The rule used to be that the pit lane closed when the safety car was deployed; drivers couldn’t pit under the safety car until race control gave the message that the pit lane had been re-opened. Usually the pit lane would remain closed until the safety car had completed a lap or two. However, the problem with this rule is that if a driver was just about to run out of fuel when the safety car was deployed, he would have no choice but to pit before the pit lane was opened, meaning he had to take a penalty just to remain in the race. This rule was dropped after the 2008 season.
IIRC, the rule now is that you can pit whenever you want, but to prevent drivers who wish to pit but who haven’t yet lined up behind the safety car from racing each other back to the pit lane at full speed, as soon as the the safety car is deployed, drivers are given a target lap time which they must not beat.
I think that the rule you’re thinking of is the one that says you can’t serve a drive-through penalty during a safety car period. Penalties have to be served during a racing lap.
And of course another scenario would be, Seb in the lead, Button 20 seconds behind.
SC comes out just in front of Seb and Button has a chance to dive into the pits, do his stop, rejoin and catch Seb up.
Upshot is, Button would be right behind Seb and a stop to the good. That could easily have happened and it is very much the luck of the draw.
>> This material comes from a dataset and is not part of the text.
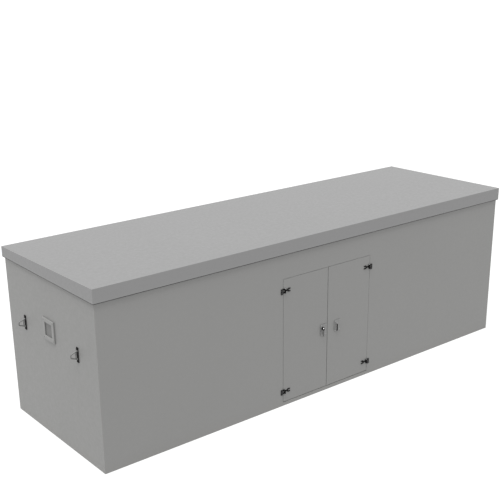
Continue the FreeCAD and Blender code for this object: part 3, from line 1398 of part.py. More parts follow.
def make_services():
    """Starter batteries, fuel day tank and the control cabinet with its door and stop button."""
    floor = "base_height + floor_thick"
    batteries = []
    for i in range(2):
        start = f"battery_at + {i} * (battery_long + battery_gap)"
        batteries.append(box(f"battery_{i}", (start, f"{start} + battery_long"),
                             ("battery_row", "battery_row + battery_long / 2"), (floor, "battery_top")))
    node("starter_batteries", group("battery_group", *batteries))
    tank = box("tank_block", ("tank_left", "tank_left + tank_long"),
               ("tank_front", "tank_front + tank_deep"), ("tank_bottom", "tank_top"))
    stand = []
    for i in range(4):
        leg_x = f"tank_left + tank_leg_inset + {i % 2} * (tank_long - 2 * tank_leg_inset - tube_wide)"
        leg_y = f"tank_front + tank_leg_inset + {i // 2} * (tank_deep - 2 * tank_leg_inset - tube_wide)"
        stand.append(box(f"tank_leg_{i}", (leg_x, f"{leg_x} + tube_wide"),
                         (leg_y, f"{leg_y} + tube_wide"), (floor, "tank_bottom")))
    neck = cylinder("tank_neck", "Z", "tank_neck_radius", "tank_neck_high",
                    "tank_left + tank_neck_share * tank_long", "tank_front + tank_deep / 3", "tank_top")
    node("day_tank", join("tank_whole", tank, neck, *stand))
    left, front, low = "cabinet_left", "cabinet_front", "cabinet_bottom"
    across = (left, f"{left} + cabinet_wide")
    height = (low, f"{low} + cabinet_high")
    shell = hollow("cabinet_shell", across, (front, f"{front} + cabinet_deep"), height,
                   "cabinet_sheet", "y", (-1,))
    legs = []
    for i in range(2):
        run = "(cabinet_wide - 2 * cabinet_leg_inset - cabinet_leg_wide)"
        leg_x = f"{left} + cabinet_leg_inset + {i} * {run}"
        leg_y = "-rail_gauge - cabinet_leg_front"
        legs.append(box(f"cabinet_leg_{i}", (leg_x, f"{leg_x} + cabinet_leg_wide"),
                        (leg_y, f"{leg_y} + cabinet_leg_deep"), ("rail_top", low)))
    lugs, barrels = panel_hinges(left, front, low)
    node("control_cabinet", group("cabinet_group", shell, *legs, *lugs))
    door_front = f"({front} - panel_door_thick - panel_gap)"
    door = hollow("cabinet_door", across, (door_front, f"{front} - panel_gap"), height,
                  "cabinet_sheet", "y", (1,))
    stop_x, stop_z = f"{left} + stop_from_edge", f"{low} + stop_up"
    hole = cylinder("stop_hole", "Y", "stop_stem_radius + stop_play", "2 * panel_door_thick",
                    stop_x, f"{door_front} - panel_door_thick / 2", stop_z)
    node("control_door", group("panel_door_group", cut("cabinet_door_drilled", door, hole), *barrels))
    stem = cylinder("stop_stem", "Y", "stop_stem_radius", "stop_stem_long", stop_x,
                    f"{door_front} - stop_stem_out", stop_z)
    cap = cylinder("stop_cap", "Y", "stop_cap_radius", "stop_cap_thick", stop_x,
                   f"{door_front} - stop_cap_thick - stop_travel - panel_gap", stop_z)
    node("estop_button", join("stop_whole", stem, cap))


# ---------------------------------------------------------------- build, check and write


def check_and_write():
    """Recomputes, stops on any failed object or bad shape, then writes one STEP file per node."""
    doc.recompute()
    for obj in doc.Objects:
        if "Invalid" in obj.State or "Error" in obj.State:
            raise RuntimeError(f"{obj.Name} failed: {obj.State}")
    os.makedirs("parts", exist_ok=True)
    for label, obj in NODES.items():
        shape = obj.Shape
        if shape.isNull() or not shape.isValid() or not shape.Solids:
            raise RuntimeError(f"{label} has no valid solid")
        if shape.Volume <= 0:
            raise RuntimeError(f"{label} is inside out")
        shape.exportStep(f"parts/{label}.step")
    print(f"{len(NODES)} nodes written")


make_base()
make_walls()
make_roof()
make_doorway()
make_leaves()
make_hinges()
make_lock()
make_pull()
make_end_fittings()
make_louvres()
make_rails()
make_engine()
make_alternator()
make_fan()
make_cooling()
make_exhaust()
make_services()
check_and_write()
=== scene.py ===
"""Looks of a walk-in standby generator set: folded skins, fittings, finishes and the machinery inside."""
import json
import math
import random

import bmesh
import bpy
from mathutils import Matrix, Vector


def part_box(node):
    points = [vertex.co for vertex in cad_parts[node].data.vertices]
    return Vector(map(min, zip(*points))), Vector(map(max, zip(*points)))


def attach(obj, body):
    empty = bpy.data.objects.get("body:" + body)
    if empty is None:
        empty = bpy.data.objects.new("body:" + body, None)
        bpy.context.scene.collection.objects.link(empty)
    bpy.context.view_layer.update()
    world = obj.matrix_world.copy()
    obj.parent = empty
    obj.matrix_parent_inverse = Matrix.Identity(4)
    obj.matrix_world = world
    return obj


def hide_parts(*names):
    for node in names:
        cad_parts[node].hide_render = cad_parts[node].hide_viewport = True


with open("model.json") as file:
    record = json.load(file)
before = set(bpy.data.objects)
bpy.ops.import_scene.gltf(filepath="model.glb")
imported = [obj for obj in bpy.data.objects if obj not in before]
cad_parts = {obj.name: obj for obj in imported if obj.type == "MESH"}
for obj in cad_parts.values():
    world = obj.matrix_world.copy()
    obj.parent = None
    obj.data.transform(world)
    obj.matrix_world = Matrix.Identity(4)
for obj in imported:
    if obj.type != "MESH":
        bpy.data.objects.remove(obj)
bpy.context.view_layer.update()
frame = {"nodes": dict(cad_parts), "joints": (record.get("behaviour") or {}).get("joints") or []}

NODES = frame["nodes"]
random.seed(41)

SHEET = 0.002
CORNER_RADIUS = 0.006
FOLD_RADIUS = 0.0022
MERGE = 2e-6
CLOSE = 1e-5
FLAT_WITHIN = math.radians(0.6)
ROUND_OVER = math.radians(35)
SHARP_OVER = math.radians(38)

ALONG, TO_LEFT = (1, 0, 0), (-1, 0, 0)
TO_REAR, TO_FRONT = (0, 1, 0), (0, -1, 0)
UP, DOWN = (0, 0, 1), (0, 0, -1)

FRONT_LOW, FRONT_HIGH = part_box("front_wall")
LEFT, RIGHT = FRONT_LOW.x, FRONT_HIGH.x
FRONT, REAR = FRONT_LOW.y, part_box("rear_wall")[1].y
EAVE = FRONT_HIGH.z
WALL_DEEP = FRONT_HIGH.y - FRONT_LOW.y


# ---------------------------------------------------------------- materials


class Shade:
    """Builds the node tree of one material."""

    def __init__(self, name, roughness=0.5, metallic=0.0, **sockets):
        self.material = bpy.data.materials.new(name)
        self.material.use_nodes = True
        self.tree = self.material.node_tree
        self.surface = self.tree.nodes["Principled BSDF"]
        self.surface.inputs["Roughness"].default_value = roughness
        self.surface.inputs["Metallic"].default_value = metallic
        for socket, value in sockets.items():
            self.surface.inputs[socket.replace("_", " ")].default_value = value
        coordinates = self.tree.nodes.new("ShaderNodeTexCoord")
        self.place, self.normal = coordinates.outputs["Object"], coordinates.outputs["Normal"]

    def new(self, kind, inputs, **settings):
        made = self.tree.nodes.new(kind)
        for key, value in settings.items():
            setattr(made, key, value)
        for key, value in inputs.items():
            self.feed(made.inputs[key], value)
        return made

    def feed(self, socket, value):
        if isinstance(value, bpy.types.NodeSocket):
            self.tree.links.new(value, socket)
        else:
            socket.default_value = value

    def stretched(self, scale, turn=(0.0, 0.0, 0.0)):
        made = self.new("ShaderNodeMapping", {"Vector": self.place, "Rotation": turn, "Scale": scale})
        return made.outputs["Vector"]

    def noise(self, scale, detail=3.0, rough=0.5, place=None):
        made = self.new("ShaderNodeTexNoise", {
            "Vector": place or self.place, "Scale": scale, "Detail": detail, "Roughness": rough})
        return made.outputs["Fac"]

    def bands(self, scale, distortion, direction):
        made = self.new("ShaderNodeTexWave", {"Vector": self.place, "Scale": scale, "Distortion": distortion},
                        wave_type="BANDS", bands_direction=direction)
        return made.outputs["Fac"]

    def span(self, value, low, high, to_low=0.0, to_high=1.0):
        made = self.new("ShaderNodeMapRange", {
            "Value": value, "From Min": low, "From Max": high, "To Min": to_low, "To Max": to_high})
        return made.outputs["Result"]

    def maths(self, operation, first, second=0.0):
        return self.new("ShaderNodeMath", {0: first, 1: second}, operation=operation).outputs["Value"]

    def vector(self, operation, *values, output="Vector"):
        made = self.new("ShaderNodeVectorMath", dict(enumerate(values)), operation=operation)
        return made.outputs[output]

    def split(self, vector):
        return self.new("ShaderNodeSeparateXYZ", {"Vector": vector}).outputs

    def mix(self, amount, first, second):
        made = self.new("ShaderNodeMix", {"Factor": amount}, data_type="RGBA")
        self.feed(made.inputs["A"], first)
        self.feed(made.inputs["B"], second)
        return made.outputs["Result"]

    def between(self, value, low, high, first, second, most=1.0):
        """From the first colour towards the second as a value rises from low to high."""
        return self.mix(self.span(value, low, high, 0.0, most), first, second)

    def colour(self, value):
        self.feed(self.surface.inputs["Base Color"], value)

    def rough(self, value, smooth, coarse, low=0.3, high=0.7):
        self.feed(self.surface.inputs["Roughness"], self.span(value, low, high, smooth, coarse))

    def bumps(self, *layers):
        """Each layer is (height, strength, distance), coarse first."""
        normal = None
        for height, strength, distance in layers:
            made = self.new("ShaderNodeBump", {"Height": height, "Strength": strength, "Distance": distance})
            if normal:
                self.feed(made.inputs["Normal"], normal)
            normal = made.outputs["Normal"]
        self.feed(self.surface.inputs["Normal"], normal)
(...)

I only just managed to watch the race last night (forgot the next few are on Fox, not Speed…) and was at first disappointed by all the SC action in the opening half. But I was blown away by the driving in the second half… well, last third, really. Button’s drive was just amazing. He probably couldn’t have pulled it all off like that without the later SC restarts, certainly not for a win. Maybe a come-from-behind podium finish. But remember when Hamilton was trailing Seb and pushing hard to catch him in Spain? The McLaren couldn’t quite close the gap, but Jenson managed it in Canada. I think we’ll see some more tight races coming up as McLaren improves their machines.
Without the DRS, I doubt Button would have ever been able to get around Schu and Alonso in enough time to set out after Seb.
For me, the spirit of F1 is destroyed by gimmicks like DRS, KERS and being handicapped with having to use 2 different tire compounds (that seem to be intentionally shitty!).
Lay down the formula, let the engineers build a car. Best car wins. Might be boring and processional, but thats how I likes it!
And when it gets too expensive for any but the top two or three teams to “race”, with the conclusion known well in advance, will you still like the “boring and processional” nature of it?
F1 is now more or less a spec series. It will become even more so in the future. the days of Tyrrell, Brabham, and Lotus shocking the world by bringing out something innovative, radical, or absurd are long gone.